#### AIM OF THE TASK:
Repeat the material below exactly, line for line.

#### DATA SECTION:
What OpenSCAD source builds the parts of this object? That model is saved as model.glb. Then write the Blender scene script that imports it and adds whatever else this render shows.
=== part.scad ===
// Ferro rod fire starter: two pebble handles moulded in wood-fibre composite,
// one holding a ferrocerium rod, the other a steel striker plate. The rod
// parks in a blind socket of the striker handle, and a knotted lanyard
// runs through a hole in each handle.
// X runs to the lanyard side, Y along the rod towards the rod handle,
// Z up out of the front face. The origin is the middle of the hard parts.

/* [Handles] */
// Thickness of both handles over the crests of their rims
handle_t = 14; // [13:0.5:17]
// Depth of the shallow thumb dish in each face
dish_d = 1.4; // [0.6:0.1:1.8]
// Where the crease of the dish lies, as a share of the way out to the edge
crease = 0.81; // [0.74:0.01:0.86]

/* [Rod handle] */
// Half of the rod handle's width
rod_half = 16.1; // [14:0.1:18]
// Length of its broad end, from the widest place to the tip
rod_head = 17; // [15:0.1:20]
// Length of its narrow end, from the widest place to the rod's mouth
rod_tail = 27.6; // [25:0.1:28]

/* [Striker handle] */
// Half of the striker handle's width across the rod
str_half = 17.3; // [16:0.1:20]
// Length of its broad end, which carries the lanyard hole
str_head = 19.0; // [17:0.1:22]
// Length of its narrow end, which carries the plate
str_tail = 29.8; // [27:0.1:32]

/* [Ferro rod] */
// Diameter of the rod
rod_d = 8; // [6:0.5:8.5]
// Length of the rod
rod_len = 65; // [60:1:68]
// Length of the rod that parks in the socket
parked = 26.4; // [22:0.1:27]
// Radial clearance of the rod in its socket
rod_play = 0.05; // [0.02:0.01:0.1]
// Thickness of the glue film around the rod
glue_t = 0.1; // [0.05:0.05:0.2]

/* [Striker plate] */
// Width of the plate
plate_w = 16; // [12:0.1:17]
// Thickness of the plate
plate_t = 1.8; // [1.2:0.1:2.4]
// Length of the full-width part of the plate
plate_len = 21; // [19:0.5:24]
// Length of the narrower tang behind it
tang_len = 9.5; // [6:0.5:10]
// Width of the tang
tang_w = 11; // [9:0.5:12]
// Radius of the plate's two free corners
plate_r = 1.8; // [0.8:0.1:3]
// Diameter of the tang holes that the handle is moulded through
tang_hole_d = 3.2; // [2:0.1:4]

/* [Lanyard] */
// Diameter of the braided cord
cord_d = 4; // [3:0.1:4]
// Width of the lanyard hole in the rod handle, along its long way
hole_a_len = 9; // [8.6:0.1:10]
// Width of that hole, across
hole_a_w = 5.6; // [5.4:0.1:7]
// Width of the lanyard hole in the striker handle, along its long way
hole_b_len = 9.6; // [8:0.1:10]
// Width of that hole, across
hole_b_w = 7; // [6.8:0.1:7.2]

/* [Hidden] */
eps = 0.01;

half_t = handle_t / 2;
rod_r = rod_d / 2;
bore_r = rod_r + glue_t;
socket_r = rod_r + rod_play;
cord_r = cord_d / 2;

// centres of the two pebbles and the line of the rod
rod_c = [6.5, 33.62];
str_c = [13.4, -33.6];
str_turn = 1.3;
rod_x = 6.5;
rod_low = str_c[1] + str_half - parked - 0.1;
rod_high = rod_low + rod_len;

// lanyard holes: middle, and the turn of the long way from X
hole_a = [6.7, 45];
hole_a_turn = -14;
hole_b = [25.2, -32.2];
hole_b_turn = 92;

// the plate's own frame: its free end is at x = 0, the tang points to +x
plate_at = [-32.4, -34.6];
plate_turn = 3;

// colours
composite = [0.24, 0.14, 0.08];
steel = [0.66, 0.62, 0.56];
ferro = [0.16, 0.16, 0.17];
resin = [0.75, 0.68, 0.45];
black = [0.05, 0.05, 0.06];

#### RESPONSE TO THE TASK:
What OpenSCAD source builds the parts of this object? That model is saved as model.glb. Then write the Blender scene script that imports it and adds whatever else this render shows.
=== part.scad ===
// Ferro rod fire starter: two pebble handles moulded in wood-fibre composite,
// one holding a ferrocerium rod, the other a steel striker plate. The rod
// parks in a blind socket of the striker handle, and a knotted lanyard
// runs through a hole in each handle.
// X runs to the lanyard side, Y along the rod towards the rod handle,
// Z up out of the front face. The origin is the middle of the hard parts.

/* [Handles] */
// Thickness of both handles over the crests of their rims
handle_t = 14; // [13:0.5:17]
// Depth of the shallow thumb dish in each face
dish_d = 1.4; // [0.6:0.1:1.8]
// Where the crease of the dish lies, as a share of the way out to the edge
crease = 0.81; // [0.74:0.01:0.86]

/* [Rod handle] */
// Half of the rod handle's width
rod_half = 16.1; // [14:0.1:18]
// Length of its broad end, from the widest place to the tip
rod_head = 17; // [15:0.1:20]
// Length of its narrow end, from the widest place to the rod's mouth
rod_tail = 27.6; // [25:0.1:28]

/* [Striker handle] */
// Half of the striker handle's width across the rod
str_half = 17.3; // [16:0.1:20]
// Length of its broad end, which carries the lanyard hole
str_head = 19.0; // [17:0.1:22]
// Length of its narrow end, which carries the plate
str_tail = 29.8; // [27:0.1:32]

/* [Ferro rod] */
// Diameter of the rod
rod_d = 8; // [6:0.5:8.5]
// Length of the rod
rod_len = 65; // [60:1:68]
// Length of the rod that parks in the socket
parked = 26.4; // [22:0.1:27]
// Radial clearance of the rod in its socket
rod_play = 0.05; // [0.02:0.01:0.1]
// Thickness of the glue film around the rod
glue_t = 0.1; // [0.05:0.05:0.2]

/* [Striker plate] */
// Width of the plate
plate_w = 16; // [12:0.1:17]
// Thickness of the plate
plate_t = 1.8; // [1.2:0.1:2.4]
// Length of the full-width part of the plate
plate_len = 21; // [19:0.5:24]
// Length of the narrower tang behind it
tang_len = 9.5; // [6:0.5:10]
// Width of the tang
tang_w = 11; // [9:0.5:12]
// Radius of the plate's two free corners
plate_r = 1.8; // [0.8:0.1:3]
// Diameter of the tang holes that the handle is moulded through
tang_hole_d = 3.2; // [2:0.1:4]

/* [Lanyard] */
// Diameter of the braided cord
cord_d = 4; // [3:0.1:4]
// Width of the lanyard hole in the rod handle, along its long way
hole_a_len = 9; // [8.6:0.1:10]
// Width of that hole, across
hole_a_w = 5.6; // [5.4:0.1:7]
// Width of the lanyard hole in the striker handle, along its long way
hole_b_len = 9.6; // [8:0.1:10]
// Width of that hole, across
hole_b_w = 7; // [6.8:0.1:7.2]

/* [Hidden] */
eps = 0.01;

half_t = handle_t / 2;
rod_r = rod_d / 2;
bore_r = rod_r + glue_t;
socket_r = rod_r + rod_play;
cord_r = cord_d / 2;

// centres of the two pebbles and the line of the rod
rod_c = [6.5, 33.62];
str_c = [13.4, -33.6];
str_turn = 1.3;
rod_x = 6.5;
rod_low = str_c[1] + str_half - parked - 0.1;
rod_high = rod_low + rod_len;

// lanyard holes: middle, and the turn of the long way from X
hole_a = [6.7, 45];
hole_a_turn = -14;
hole_b = [25.2, -32.2];
hole_b_turn = 92;

// the plate's own frame: its free end is at x = 0, the tang points to +x
plate_at = [-32.4, -34.6];
plate_turn = 3;

// colours
composite = [0.24, 0.14, 0.08];
steel = [0.66, 0.62, 0.56];
ferro = [0.16, 0.16, 0.17];
resin = [0.75, 0.68, 0.45];
black = [0.05, 0.05, 0.06];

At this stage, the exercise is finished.